- [Written task] From the line with "make_body(blue)" to the line with "bpy.context.scene.collection.objects.link(empty)", both lines included, set down exactly those lines, please, and no others.

- [Dataset section]

⁂

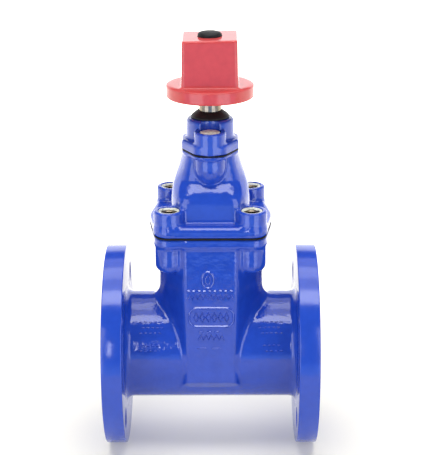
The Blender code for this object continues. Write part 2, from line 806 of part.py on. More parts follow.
def make_cap(red, black, steel, axis):
    def square(bm):
        edge = 2 * MM
        half_at = (CAP_HALF_LOW - CAP_HALF_TOP) / (CAP_TOP - CAP_DISC_TOP)
        sections = [
            cap_square(CAP_HALF_LOW, CAP_DISC_TOP - 5 * MM),
            cap_square(CAP_HALF_TOP + half_at * edge, CAP_TOP - edge),
            cap_square(CAP_HALF_TOP - 0.3 * edge, CAP_TOP - 0.3 * edge),
            cap_square(CAP_HALF_TOP - edge, CAP_TOP),
        ]
        add_loft(bm, sections)

    def disc(bm):
        edge = 1.1 * MM
        radius = CAP_DISC_RADIUS
        profile = [(0, CAP_LOW), (radius - edge, CAP_LOW), (radius, CAP_LOW + edge)]
        profile += [(radius, CAP_DISC_TOP - edge), (radius - 3 * MM, CAP_DISC_TOP)]
        add_turned(bm, [*profile, (0, CAP_DISC_TOP)], 32)

    def hollow(bm):
        half = DRIVE_HALF + 0.4 * MM
        add_prism(bm, four_ways(half, half), CAP_LOW - 5 * MM, CAP_WEB_LOW)

    def bolt_way(bm):
        """The bolt's hole, the recess over its head and a seat for the plug."""
        seat = CAP_TOP - CAP_PLUG_SEAT
        seat_radius = CAP_PLUG_RADIUS + GAP
        profile = [(0, CAP_WEB_LOW - MM), (5.5 * MM, CAP_WEB_LOW - MM), (5.5 * MM, CAP_WEB_TOP)]
        profile += [(CAP_RECESS_RADIUS, CAP_WEB_TOP), (CAP_RECESS_RADIUS, seat)]
        profile += [(seat_radius, seat), (seat_radius, CAP_TOP + 5 * MM)]
        add_turned(bm, [*profile, (0, CAP_TOP + 5 * MM)], 24)

    def bolt(bm):
        low = -26 * MM
        profile = [(0, low), (4.2 * MM, low), (4.9 * MM, low + MM), (4.9 * MM, 0), (8 * MM, 0)]
        add_turned(bm, [*profile, (8 * MM, 6 * MM), (7.2 * MM, 6.6 * MM), (0, 6.6 * MM)], 12)

    def plug(bm):
        low = -6.5 * MM
        body_radius = CAP_RECESS_RADIUS - 0.4 * MM
        head_low = GAP - CAP_PLUG_SEAT
        profile = [(0, low), (body_radius, low), (body_radius, head_low)]
        profile += [(CAP_PLUG_RADIUS, head_low), (CAP_PLUG_RADIUS, 1.9 * MM)]
        profile += [(8.8 * MM, 3.6 * MM), (0, 4.2 * MM)]
        add_turned(bm, profile, 24)

    cap = make("stem_cap", square, red, parent=axis)
    combine(cap, "UNION", "cap_disc", disc)
    combine(cap, "DIFFERENCE", "cap_hollow", hollow)
    combine(cap, "DIFFERENCE", "cap_bolt_way", bolt_way)
    washer_low = CAP_WEB_TOP + GAP
    washer_top = washer_low + 1.7 * MM
    washer = ring("cap_washer", steel, 5.4 * MM, 9.2 * MM, washer_low, washer_top, 20)
    washer.parent = axis
    make("cap_bolt", bolt, steel, (0, 0, washer_top + GAP), axis)
    make("cap_plug", plug, black, (0, 0, CAP_TOP), axis)


# ---------------------------------------------------------------- wedge


def nut_slot(extra):
    def build(bm):
        reach = HEAD_HALF_X + 5 * MM
        low = (-reach, -NUT_HALF_Y - extra, NUT_LOW - extra)
        add_box(bm, low, (reach, NUT_HALF_Y + extra, NUT_TOP + extra))

    return build


def wedge_bore(bm):
    drain_radius = 4 * MM
    low = WEDGE_LOW - 5 * MM
    profile = [(0, low), (drain_radius, low), (drain_radius, WEDGE_BORE_LOW)]
    profile += [(WEDGE_BORE_RADIUS, WEDGE_BORE_LOW), (WEDGE_BORE_RADIUS, WEDGE_TOP + 5 * MM)]
    add_turned(bm, [*profile, (0, WEDGE_TOP + 5 * MM)], 20)


def head_block(offset):
    def build(bm):
        half_x = HEAD_HALF_X + offset
        half_y = HEAD_HALF_Y + offset
        low = WEDGE_HEAD_Z - 8 * MM
        add_box(bm, (-half_x, -half_y, low), (half_x, half_y, WEDGE_TOP + offset))

    return build


def tongue(extra):
    def build(bm):
        low = (-TONGUE_HALF - extra, -TONGUE_Y - extra, TONGUE_LOW - extra)
        add_box(bm, low, (TONGUE_HALF + extra, TONGUE_Y + extra, TONGUE_TOP + extra))

    return build


def make_wedge(iron, rubber, nylon, brass, axis):
    core_inset = -RUBBER - GAP
    core = make("wedge_core", lambda bm: add_wedge_plate(bm, core_inset), iron, parent=axis)
    combine(core, "UNION", "core_head", head_block(core_inset))
    combine(core, "UNION", "core_tongue", tongue(0))
    combine(core, "DIFFERENCE", "core_bore", wedge_bore)
    combine(core, "DIFFERENCE", "core_nut_slot", nut_slot(GAP))

    cover = make("wedge_rubber", lambda bm: add_wedge_plate(bm, 0), rubber, parent=axis)
    combine(cover, "UNION", "cover_head", head_block(0))
    combine(cover, "DIFFERENCE", "cover_plate_hollow", lambda bm: add_wedge_plate(bm, -RUBBER))
    combine(cover, "DIFFERENCE", "cover_head_hollow", head_block(-RUBBER))
    combine(cover, "DIFFERENCE", "cover_tongue_gap", tongue(GAP))
    combine(cover, "DIFFERENCE", "cover_bore", wedge_bore)
    combine(cover, "DIFFERENCE", "cover_nut_slot", nut_slot(GAP))

    for end, side in zip(("front", "rear"), SIDES):
        ys = sorted((side * (WEDGE_RADIUS + GAP), side * SHOE_Y))

        def shoe(bm, ys=ys):
            low = (-SHOE_HALF, ys[0], TONGUE_LOW - 2 * MM)
            add_box(bm, low, (SHOE_HALF, ys[1], TONGUE_TOP + 2 * MM))

        made = make(f"wedge_guide_{end}", shoe, nylon, parent=axis)
        combine(made, "DIFFERENCE", f"guide_{end}_pocket", tongue(GAP))

    def nut_thread(bm):
        turns = math.ceil((NUT_TOP - NUT_LOW) / THREAD_PITCH) + 2
        start = NUT_LOW - THREAD_PITCH
        crest = THREAD_CREST + 2.1 * GAP
        # the flats of one thread must clear the corners of the other as it turns
        flat = math.cos(math.pi / THREAD_STEPS)
        major = STEM_RADIUS / flat + 0.15 * MM
        minor = THREAD_MINOR_RADIUS / flat + 0.15 * MM
        add_thread(bm, start, turns, major, minor, crest)

    nut_half_x = 14.5 * MM
    nut_low = (-nut_half_x, -NUT_HALF_Y, NUT_LOW)
    nut_high = (nut_half_x, NUT_HALF_Y, NUT_TOP)
    nut = make("stem_nut", lambda bm: add_box(bm, nut_low, nut_high), brass, parent=axis)
    combine(nut, "DIFFERENCE", "nut_thread", nut_thread)


def main():
    for old in list(bpy.data.objects):
        bpy.data.objects.remove(old)
    blue = material("blue_epoxy", (0.045, 0.1, 0.62), 0.25)
    red = material("red_epoxy", (0.7, 0.09, 0.1), 0.35)
    rubber = material("black_rubber", (0.02, 0.02, 0.022), 0.6)
    nylon = material("nylon", (0.75, 0.73, 0.66), 0.45)
    wax = material("sealing_wax", (0.5, 0.36, 0.22), 0.55)
    steel = material("stainless_steel", (0.62, 0.61, 0.6), 0.3, 1.0)
    brass = material("brass", (0.72, 0.53, 0.23), 0.35, 1.0)
    iron = material("ductile_iron", (0.16, 0.16, 0.17), 0.6, 0.8)

    make_body(blue)
    make_bonnet_gasket(rubber)
    make_bonnet(blue)
    make_bonnet_screws(steel, wax)
    make_gland_gasket(rubber)
    make_gland(blue)
    make_gland_screws(steel, wax)
    make_seals(rubber, nylon, brass)
    make_dust_guard(rubber)
    stem_axis = axis_empty("stem_axis")
    make_stem(steel, stem_axis)
    make_cap(red, rubber, steel, stem_axis)
    gate_axis = axis_empty("gate_axis")
    make_wedge(iron, rubber, nylon, brass, gate_axis)


main()
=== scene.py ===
"""The looks of an 80 mm flanged gate valve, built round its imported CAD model.

Lengths in the shape code are in millimetres, in the CAD's own frame: X along the pipe, -Y the front
and Z up the stem. Castings are distance fields with real fillets, turned into meshes; machined and
moulded pieces are turned or lofted.
"""

import json
import math
from itertools import product

import bmesh
import bpy
import numpy as np
from mathutils import Matrix, Vector


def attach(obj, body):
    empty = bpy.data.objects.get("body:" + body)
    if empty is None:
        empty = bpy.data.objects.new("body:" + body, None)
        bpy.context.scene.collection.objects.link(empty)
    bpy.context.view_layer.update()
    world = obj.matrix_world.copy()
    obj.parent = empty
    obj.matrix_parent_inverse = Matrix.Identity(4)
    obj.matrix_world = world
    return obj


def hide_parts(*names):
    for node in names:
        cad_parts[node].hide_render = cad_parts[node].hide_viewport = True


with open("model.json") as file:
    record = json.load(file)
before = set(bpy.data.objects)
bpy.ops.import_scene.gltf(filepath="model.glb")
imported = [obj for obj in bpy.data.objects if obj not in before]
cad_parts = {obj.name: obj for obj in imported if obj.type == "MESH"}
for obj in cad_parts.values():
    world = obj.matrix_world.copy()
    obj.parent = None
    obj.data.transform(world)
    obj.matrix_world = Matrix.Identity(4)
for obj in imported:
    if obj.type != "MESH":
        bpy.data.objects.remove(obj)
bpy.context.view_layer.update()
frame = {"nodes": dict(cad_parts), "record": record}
scene = bpy.context.scene

MM = 0.001
SIDES = (-1, 1)

# ------------------------------------------------------------------ sizes, as in the CAD

PIPE_Z = 95.25
FLANGE_RADIUS = 95.25
FLANGE_FACE = 101.6
FLANGE_RIM = 99.6
FLANGE_BACK = 80.6
RAISED_FACE_RADIUS = 63.5
BOLT_CIRCLE_RADIUS = 76.2
BOLT_HOLE_RADIUS = 9.5
BORE_RADIUS = 38.1
NECK_RADIUS = 50.8

CHAMBER_SIDE = (49.6, 9.0)
CHAMBER_FRONT = (24.8, 53.0)
PANEL_LOW = 76.8
JOINT_Z = 218.0
GASKET = 1.2
RIM_CORNERS = [
    (49.5, -54.2),
    (57.5, 0.0),
    (49.5, 54.2),
    (-49.5, 54.2),
    (-57.5, 0.0),
    (-49.5, -54.2),
]
RIM_RADII = [13.9, 60.0, 13.9, 13.9, 60.0, 13.9]
SCREW_AT = (37.75, 39.25)
BOSS_RADIUS = 13.9
BODY_BOSS_LOW = 184.0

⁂

- [Task output]
    make_body(blue)
    make_bonnet_gasket(rubber)
    make_bonnet(blue)
    make_bonnet_screws(steel, wax)
    make_gland_gasket(rubber)
    make_gland(blue)
    make_gland_screws(steel, wax)
    make_seals(rubber, nylon, brass)
    make_dust_guard(rubber)
    stem_axis = axis_empty("stem_axis")
    make_stem(steel, stem_axis)
    make_cap(red, rubber, steel, stem_axis)
    gate_axis = axis_empty("gate_axis")
    make_wedge(iron, rubber, nylon, brass, gate_axis)


main()
=== scene.py ===
"""The looks of an 80 mm flanged gate valve, built round its imported CAD model.

Lengths in the shape code are in millimetres, in the CAD's own frame: X along the pipe, -Y the front
and Z up the stem. Castings are distance fields with real fillets, turned into meshes; machined and
moulded pieces are turned or lofted.
"""

import json
import math
from itertools import product

import bmesh
import bpy
import numpy as np
from mathutils import Matrix, Vector


def attach(obj, body):
    empty = bpy.data.objects.get("body:" + body)
    if empty is None:
        empty = bpy.data.objects.new("body:" + body, None)
        bpy.context.scene.collection.objects.link(empty)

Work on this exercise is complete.